Europe Uncertainty Plummets - Deal is Done


European Union leaders unveiled a deal early Thursday on debt crisis measures that includes a 50% loss on Greek bonds.

The agreement came at the end of a series of talks to finalize the details of a comprehensive policy response to the government debt and banking problems threatening the stability of the euro currency and global economy.

The deal will likely resolve three related problems: the debt crisis in Greece, instability in the banking sector and an under-capitalized bailout fund.

Under the new plan, Greek bondholders voluntarily agreed to write down the value of Greek bonds by 50%, which translates into €100 billion and will reduce the nation's debt load to 120% of economic output from 150%.

The agreement also calls for the creation of a new financing program with the International Monetary Fund worth up to €100 billion.

Stronger bailout fund: The leaders agreed on two ways to increase the firepower of the EU bailout fund, known as the European Financial Stability Facility. The methods will each leverage the fund by four or five fold, the statement said, boosting its resources to about €1 trillion.
The fund will be used to partially ensure new issues of government bonds.
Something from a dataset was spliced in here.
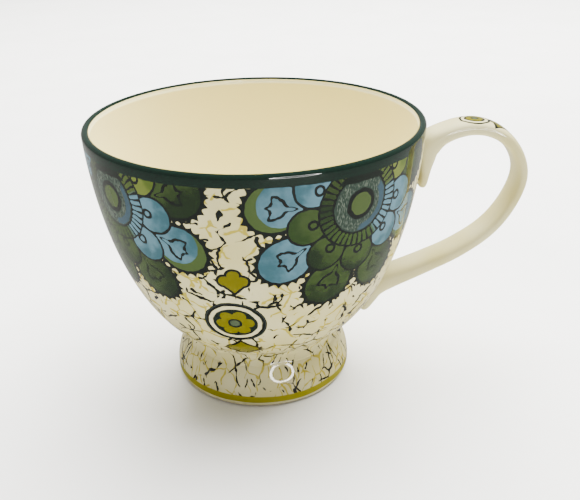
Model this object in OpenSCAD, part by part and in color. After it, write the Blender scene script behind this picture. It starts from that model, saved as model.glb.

In addition, it will be supplemented by the creation of one or more special investment vehicles, which will be open to private sector players such as sovereign wealth funds.

The EU heads of state also agreed to raise capital requirements for banks vulnerable to losses on euro-area government bonds.

Banks would be required to sharply increase core capital levels to 9% to create a buffer against potential losses.